One Vanderbilt

Developer SL Green announced that One Vanderbilt, the enormous office tower rising next to Grand Central Terminal, has now topped out. At 1,401 feet, it’s not the tallest office tower in the city (that title still belongs to One World Trade Center), but it’s certainly one of the largest, and has already made a huge impact on the Midtown skyline.

The 1.6 million-square-foot building, designed by Kohn Pedersen Fox, towers above the nearby Chrysler building by nearly 400 feet, and it’s visible from as far afield as Brooklyn and Queens. But at street level, there are gestures to the public that keep the building from feeling too grossly out of place. The block-long stretch between 42nd and 43rd streets on Vanderbilt Avenue will become a car-free pedestrian plaza. There will also be a transit hall, open to the public that connects the building and the streetscape to Grand Central below. And even though it towers high above Grand Central Terminal, it will not obscure the landmark.

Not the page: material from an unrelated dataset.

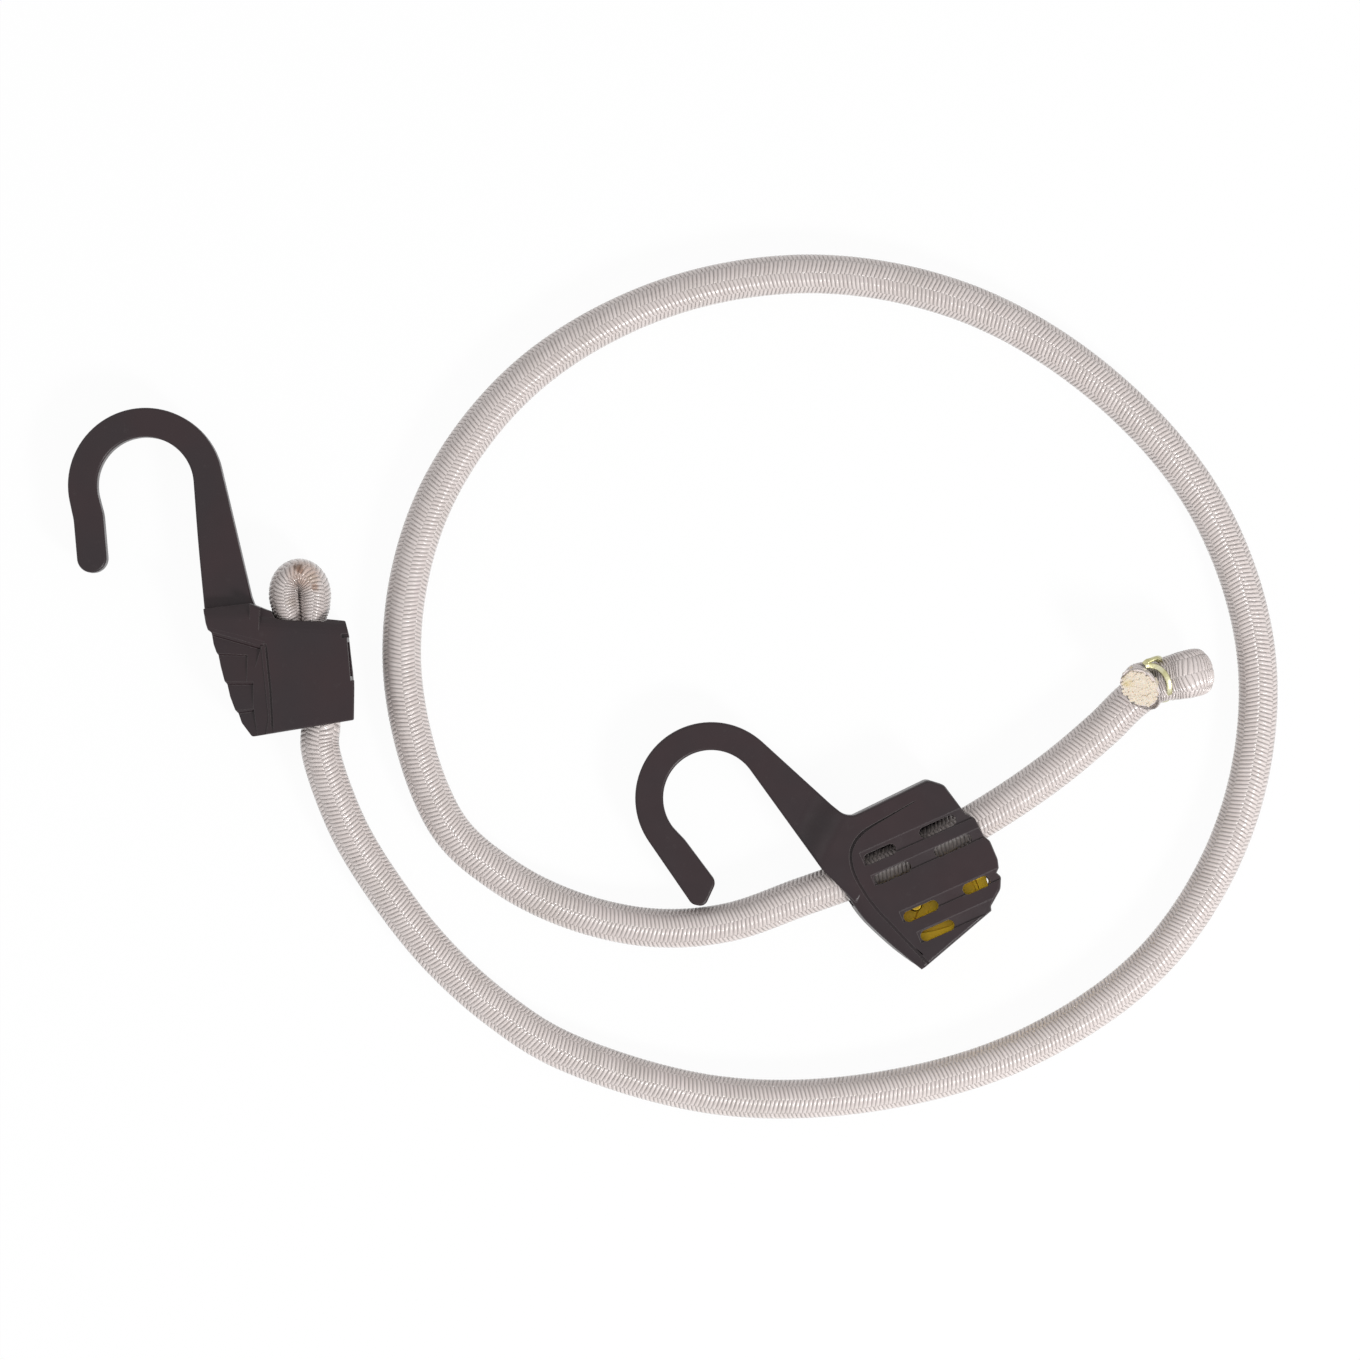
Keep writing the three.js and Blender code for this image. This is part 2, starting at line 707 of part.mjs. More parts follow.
const heelAngle = THREE.MathUtils.degToRad(144);
const toothLeanShare = 0.15;
const leverPlateShares = [[0.62, 0.09, 0.18], [1, 0.09, 0.115], [0.93, -0.41, 0.115]];
const leverFootShares = [[0.3, -0.56], [0.12, -0.545], [-0.115, -0.5]];
const leverHeelShares = [[-0.43, -0.28, 0.18], [-0.43, -0.04, 0.18]];

function leverOutline() {
  const noseY = pivotDrop;
  const teeth = Math.round(noseLength / toothPitch);
  const pitch = noseLength / teeth;
  const points = [];
  for (const point of arcPoints(0, 0, noseY, heelAngle, Math.PI / 2)) {
    points.push({ x: point.x, y: point.y });
  }
  for (let i = 0; i < teeth; i += 1) {
    points.push({ x: (i + toothLeanShare) * pitch, y: noseY - toothDepth });
    points.push({ x: (i + 1) * pitch, y: noseY });
  }
  points.push({ x: noseLength, y: noseY - 2 * toothDepth });
  points.push(...cornersOf(leverPlateShares, leverLength, leverLength));
  points.push(...cornersOf(leverFootShares, leverLength, leverLength));
  points.push(...cornersOf(leverHeelShares, leverLength, leverLength));
  return rounded(points);
}

const pocketShares = [
  [0.12, -0.42, 0.05], [-0.14, -0.36, 0.05], [-0.3, -0.2, 0.05], [-0.2, -0.02], [0.3, 0.02, 0.05],
  [0.86, 0.0, 0.05], [0.82, -0.31, 0.05], [0.3, -0.44, 0.05],
];

function leverSolid() {
  const low = shellWall + touchGap;
  const high = bodyThickness - low;
  let solid = plate(leverOutline(), low, high);
  const pocket = rounded(cornersOf(pocketShares, leverLength, leverLength));
  const hub = post(0, 0, hubRadius, 0, bodyThickness);
  for (const [from, to] of [[0, low + leverPocket], [high - leverPocket, bodyThickness]]) {
    solid = solid.subtract(plate(pocket, from, to).subtract(hub));
  }
  const recess = bossHeight + touchGap;
  for (const [from, to] of [[0, low + recess], [high - recess, bodyThickness]]) {
    solid = solid.subtract(post(0, 0, hubRadius + touchGap, from, to));
  }
  return solid.subtract(post(0, 0, pinRadius + touchGap, 0, bodyThickness));
}

function pinGeometry() {
  const geometry = new THREE.CylinderGeometry(pinRadius, pinRadius, pinLength, 24);
  geometry.rotateX(Math.PI / 2);
  return geometry;
}

// Crimped ring: flat wire bent round both strands, its two ends almost meeting on one side

const ringOpen = 1.2;
const ringAsideShare = 0.1;
const ringCornerShare = 0.6;
const ringEdgeShare = 0.2;

function ringGeometry(halfWidth, halfHeight) {
  const points = [];
  const radius = Math.min(halfWidth, halfHeight) * ringCornerShare;
  const corners = rounded([
    { x: -halfWidth, y: halfHeight, r: radius }, { x: -halfWidth, y: -halfHeight, r: radius },
    { x: halfWidth, y: -halfHeight, r: radius }, { x: halfWidth, y: halfHeight, r: radius },
  ]);
  const start = new THREE.Vector2(-ringOpen / 2 - halfWidth * ringAsideShare, halfHeight);
  const end = new THREE.Vector2(ringOpen / 2 - halfWidth * ringAsideShare, halfHeight);
  points.push(start, ...corners, end);
  const wire = points.map((point) => new THREE.Vector2(point.x, point.y));
  const outer = shifted(wire, -ringWire / 2);
  const inner = shifted(wire, ringWire / 2).reverse();
  const shape = new THREE.Shape([...outer, ...inner]);
  const edge = ringWire * ringEdgeShare;
  const geometry = new THREE.ExtrudeGeometry(shape, {
    depth: ringWidth - 2 * edge, bevelEnabled: true, bevelThickness: edge, bevelSize: edge,
    bevelOffset: -edge, bevelSegments: 1,
  });
  geometry.translate(0, 0, edge - ringWidth / 2);
  return geometry;
}

// Tail fold, in its own frame: the lower strand runs out, folds up and comes back on top.
// The cut end is lifted, so that the rubber core shows.

const foldLow = 6.6;
const foldRise = 8.7;
const foldPinchShare = 0.86;
const foldPinchHeightShare = 0.84;
const cutLift = THREE.MathUtils.degToRad(42);
const cutReach = 6;

// Each place on the lower strand and the bend is [along, up, width, height], shares of the
// reach, the rise and the strand's half sizes
const foldShares = [
  [0.2, 0, 0.95, 0.96], [0.5, -0.035, 1, 0.94], [0.65, 0.14, 1, 0.85], [0.775, 0.5, 1, 0.8],
  [0.65, 0.86, 1, 0.85], [0.5, 1.035, 1, 0.94], [0.25, 1, 0.95, 0.94],
];
const cutShares = [[0.6, 0.3, 0.98, 0.98], [1, 0.7, 1.02, 1.12]];
const cutAside = THREE.MathUtils.degToRad(16);

function foldStations() {
  const place = (x, z, widthShare, heightShare) => ({
    at: new THREE.Vector3(x, 0, z),
    halfWidth: foldHalfHeight * heightShare,
    halfHeight: foldHalfWidth * widthShare,
  });
  const high = foldLow + foldRise;
  const lift = cutReach * Math.tan(cutLift);
  return stationsAlong([
    place(touchGap / 2, foldLow, foldPinchShare, 1),
    ...foldShares.map(([along, up, ...sizes]) => place(along * foldReach, foldLow + up * foldRise, ...sizes)),
    place(ringWidth / 2, high, foldPinchShare, foldPinchHeightShare),
    place(-ringWidth, high, foldPinchShare, foldPinchHeightShare),
    ...cutShares.map(([along, up, ...sizes]) => {
      const station = place(-along * cutReach, high + up * lift, ...sizes);
      station.at.y = -along * along * cutReach * Math.tan(cutAside);
      return station;
    }),
  ], new THREE.Vector3(0, 1, 0));
}

// Route of the long stretch: points chosen by hand along the spiral, then the clamp's arc.
// The last entry of each is the height of the cord's axis above the floor.

const floorAxis = cordRadius + floorLift;
const spiral = [
  [-53.1, -15.4, 7.5], [-46.8, -34.4, 6.0], [-36.5, -51.4, floorAxis], [-24.0, -67.0, floorAxis],
  [-9.1, -80.4, floorAxis], [7.8, -90.9, floorAxis], [46.1, -101.9, floorAxis], [86.0, -100.9, floorAxis],
  [124.3, -89.5, floorAxis], [156.5, -66.5, floorAxis], [176.3, -32.0, floorAxis], [180.9, 7.4, floorAxis],
  [168.8, 45.1, floorAxis], [143.0, 75.4, floorAxis], [109.0, 96.2, floorAxis], [70.0, 103.8, floorAxis],
  [30.8, 97.0, floorAxis], [-3.5, 76.6, floorAxis], [-26.3, 44.3, floorAxis], [-33.1, 5.1, floorAxis],
  [-22.5, -32.9, floorAxis], [-8.1, -46.6, floorAxis], [9.8, -55.4, floorAxis], [29.5, -59.5, floorAxis],
  [48.3, -58.3, 6.1], [67.3, -52.0, 7.4],
];
const arcAngles = [-71, -66, -60, -53, -46.5];
const arcHeights = [7.9, 8.0, 8.0, 7.8, 7.3];

function cordRoute() {
  const points = [];
  const fixed = (x, y) => new THREE.Vector3(
    fixedX + x * Math.cos(fixedTurn) - y * Math.sin(fixedTurn),
    fixedY + x * Math.sin(fixedTurn) + y * Math.cos(fixedTurn),
    midHeight,
  );
  points.push(fixed(0, loopStart - touchGap), fixed(0, fixedMouth));
  spiral.forEach(([x, y, z]) => points.push(new THREE.Vector3(x, y, z)));
  arcAngles.forEach((degrees, i) => {
    const angle = THREE.MathUtils.degToRad(degrees);
    points.push(new THREE.Vector3(
      arcX + arcRadius * Math.cos(angle), arcY + arcRadius * Math.sin(angle), arcHeights[i],
    ));
  });
  const tail = (x) => new THREE.Vector3(
    tailX + x * Math.cos(tailTurn), tailY + x * Math.sin(tailTurn), foldLow,
  );
  points.push(tail(-cordRadius), tail(-touchGap / 2));
  return points;
}

function cordShape(radius, hole) {
  const circle = (r) => {
    const points = [];
    for (let i = 0; i < cordSides; i += 1) {
      const angle = 2 * Math.PI * i / cordSides;
      points.push(new THREE.Vector2(r * Math.cos(angle), r * Math.sin(angle)));
    }
    return points;
  };
  const shape = new THREE.Shape(circle(radius));
  if (hole > 0) {
    shape.holes.push(new THREE.Path(circle(hole).reverse()));
  }
  return shape;
}

function cordGeometry(radius, hole) {
  const extrudePath = new THREE.CatmullRomCurve3(cordRoute(), false, 'centripetal');
  return new THREE.ExtrudeGeometry(cordShape(radius, hole), {
    steps: cordSteps, bevelEnabled: false, extrudePath,
  });
}

// Assembly

const bungee = new THREE.Group();
const fixedEnd = new THREE.Group();
const clampEnd = new THREE.Group();
const tailEnd = new THREE.Group();
fixedEnd.position.set(fixedX, fixedY, 0);
fixedEnd.rotation.z = fixedTurn;
clampEnd.position.set(clampX, clampY, 0);
clampEnd.rotation.z = clampTurn;
tailEnd.position.set(tailX, tailY, 0);
tailEnd.rotation.z = tailTurn;
bungee.add(fixedEnd, clampEnd, tailEnd);

const loop = loopStations();
const fold = foldStations();
const coreInset = sheathWall + touchGap;

fixedEnd.add(meshOf('fixed_hook', geometryOf(fixedHookSolid()), plasticColour));
fixedEnd.add(meshOf('loop_sheath', sweptTube(loop, 0, sheathWall), braidColour, 0.7));
fixedEnd.add(meshOf('loop_core', sweptTube(loop, coreInset, 0), rubberColour, 0.8));
const loopRingMesh = meshOf(
  'loop_ring',
  ringGeometry(
    (loopSpread + loopHalfWidth) * pinchShare + touchGap + ringWire / 2,
    loopHalfHeight * pinchHeightShare + touchGap + ringWire / 2,
  ),
  zincColour, 0.35, 1,
);
loopRingMesh.rotation.x = Math.PI / 2;
loopRingMesh.position.set(loopMiddle, loopRingShare * loopReach, midHeight);
fixedEnd.add(loopRingMesh);

bungee.add(meshOf('cord_sheath', cordGeometry(cordRadius, boreRadius), braidColour, 0.7));
bungee.add(meshOf('cord_core', cordGeometry(coreRadius, 0), rubberColour, 0.8));

tailEnd.add(meshOf('fold_sheath', sweptTube(fold, 0, sheathWall), braidColour, 0.7));
tailEnd.add(meshOf('fold_core', sweptTube(fold, coreInset, 0), rubberColour, 0.8));
const foldRingLow = foldLow - cordRadius - touchGap / 2;
const foldRingHigh = foldLow + foldRise + foldHalfHeight * foldPinchHeightShare + 2 * touchGap;
const foldRingMesh = meshOf(
  'fold_ring',
  ringGeometry(
    foldHalfWidth * foldPinchShare + touchGap + ringWire / 2,
    (foldRingHigh - foldRingLow + ringWire) / 2,
  ),
  zincColour, 0.35, 1,
);
foldRingMesh.rotation.set(Math.PI / 2, Math.PI / 2, 0);
foldRingMesh.position.set(0, 0, (foldRingLow + foldRingHigh) / 2);
tailEnd.add(foldRingMesh);

clampEnd.add(meshOf('clamp_hook', geometryOf(clampHookSolid()), plasticColour));
clampEnd.add(meshOf('rear_cover', geometryOf(rearCoverSolid()), plasticColour));
const lever = meshOf('cam_lever', geometryOf(leverSolid()), leverColour, 0.4);
lever.position.set(pivotX, pivotY, 0);
clampEnd.add(lever);
const pin = meshOf('lever_pin', pinGeometry(), steelColour, 0.3, 1);
pin.position.set(pivotX, pivotY, midHeight);
clampEnd.add(pin);

export default bungee;
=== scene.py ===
# Adjustable bungee cord: a braided elastic cord with a moulded hook at one end and a sliding
# clamp hook near the other. The pieces follow in the order in which the cord is put together.
import math

import bmesh
import bpy
from mathutils import Matrix, Vector


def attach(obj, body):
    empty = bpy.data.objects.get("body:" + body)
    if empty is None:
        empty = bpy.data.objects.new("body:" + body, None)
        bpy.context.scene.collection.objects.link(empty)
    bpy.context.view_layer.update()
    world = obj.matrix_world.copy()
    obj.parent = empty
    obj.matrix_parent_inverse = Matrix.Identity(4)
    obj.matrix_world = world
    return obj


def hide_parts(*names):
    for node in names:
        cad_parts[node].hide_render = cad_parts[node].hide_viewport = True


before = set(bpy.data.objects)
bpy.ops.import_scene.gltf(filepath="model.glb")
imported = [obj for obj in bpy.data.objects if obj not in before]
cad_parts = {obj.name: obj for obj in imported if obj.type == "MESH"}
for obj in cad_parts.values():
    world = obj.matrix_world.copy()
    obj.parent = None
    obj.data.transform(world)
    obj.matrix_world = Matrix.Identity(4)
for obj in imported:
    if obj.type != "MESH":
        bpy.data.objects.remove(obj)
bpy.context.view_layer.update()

CORD_BODY = "cord_and_fixed_hook"
CLAMP_BODY = "sliding_hook"
LEVER_BODY = "lever"


# Studio. A pale table under a white sky, one large soft lamp at the lower right and a weak one
# opposite. The camera looks straight down from 1.6 m, as the photograph was taken.
PHOTO_WIDTH, LENS, SENSOR = 0.34, 170, 36
VIEW_X, VIEW_Y, CORD_LEVEL = 0.0365, 0.0021, 0.008
TABLE_HALF, TABLE_DROP = 2.5, 0.0003
SKY_STRENGTH, SKY_WHITE, TABLE_WHITE = 0.62, 1.0, 0.95


def placed(name, data, place=(0, 0, 0)):
    """A new object in the scene."""
    thing = bpy.data.objects.new(name, data)
    thing.location = place
    bpy.context.scene.collection.objects.link(thing)
    return thing


def new_piece(name, vertices, faces, edges=()):
    mesh = bpy.data.meshes.new(name)
    mesh.from_pydata([tuple(vertex) for vertex in vertices], list(edges), faces)
    return placed(name, mesh)


def soft_lamp(name, place, size, power):
    lamp = bpy.data.lights.new(name, "AREA")
    lamp.shape = "DISK"
    lamp.size = size
    lamp.energy = power
    aim = Vector((VIEW_X, VIEW_Y, 0)) - Vector(place)
    placed(name, lamp, place).rotation_euler = aim.to_track_quat("-Z", "Y").to_euler()


def joined(tree, node, inputs):
    """Links outputs, or writes plain values, to a node's inputs, in order or by name."""
    for key, value in inputs.items() if isinstance(inputs, dict) else enumerate(inputs):
        if hasattr(value, "is_output"):
            tree.links.new(value, node.inputs[key])
        elif value is not None:
            node.inputs[key].default_value = value


def add_node(tree, kind, inputs=(), **settings):
    node = tree.nodes.new(kind)
    for name, value in settings.items():
        setattr(node, name, value)
    joined(tree, node, inputs)
    return node


def reckon(tree, operation, *values):
    """One Math node, in a shader tree or a geometry tree."""
    return add_node(tree, "ShaderNodeMath", values, operation=operation).outputs[0]


def white_to_camera(tree, lit, share, output):
    """Cameras and mirrors see something partly as plain white, and it stays lit for the rest."""
    path = tree.nodes.new("ShaderNodeLightPath").outputs
    seen = reckon(tree, "MAXIMUM", path["Is Camera Ray"], path["Is Glossy Ray"])
    seen = reckon(tree, "MAXIMUM", seen, path["Is Transmission Ray"])
    white = add_node(tree, "ShaderNodeEmission", {"Color": (1, 1, 1, 1), "Strength": 1.0})
    mix = add_node(tree, "ShaderNodeMixShader", (
        reckon(tree, "MULTIPLY", seen, share), lit.outputs[0], white.outputs[0]))
    joined(tree, tree.nodes[output], {"Surface": mix.outputs[0]})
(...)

The $3 billion tower is three months ahead of schedule in a project that has saved $100 million due to pioneering use of state-of-the art 3-D construction modeling technology with documents that are made available on iPads. The steel is all American, from Coatesville, Pa., Lynchburg, Va., and South Plainfield, NJ and each of the 26,000 pieces was counted and barcoded before being assembled on the site into the 1.7-million-square-foot building.

The galvanizer played an integral role in helping to manage the tracking and storage of each piece of galvanized steel on the project. Coordination in terms of sequencing and delivery schedule were keys to the success of the project. Often times, steel was galvanized and delivered tot he job site just in time. Delaying or holding up a load or a crane pick was not an option on this project, as each load of steel was delivered one at a time, often in the dark of night into midtown Manhattan.

One Vanderbilt’s hot-dip galvanized rooftop facade of the crown portion is made up of glass that highlights the dense array of diagonally sloped steel beams. Upward-projecting LED lights illuminate the crown and architectural spire. Three of the four pieces of the spire itself required the largest galvanizing kettle in the United States. This project truly pushed the limits of the hot-dip galvanizing industry in terms of size and scope.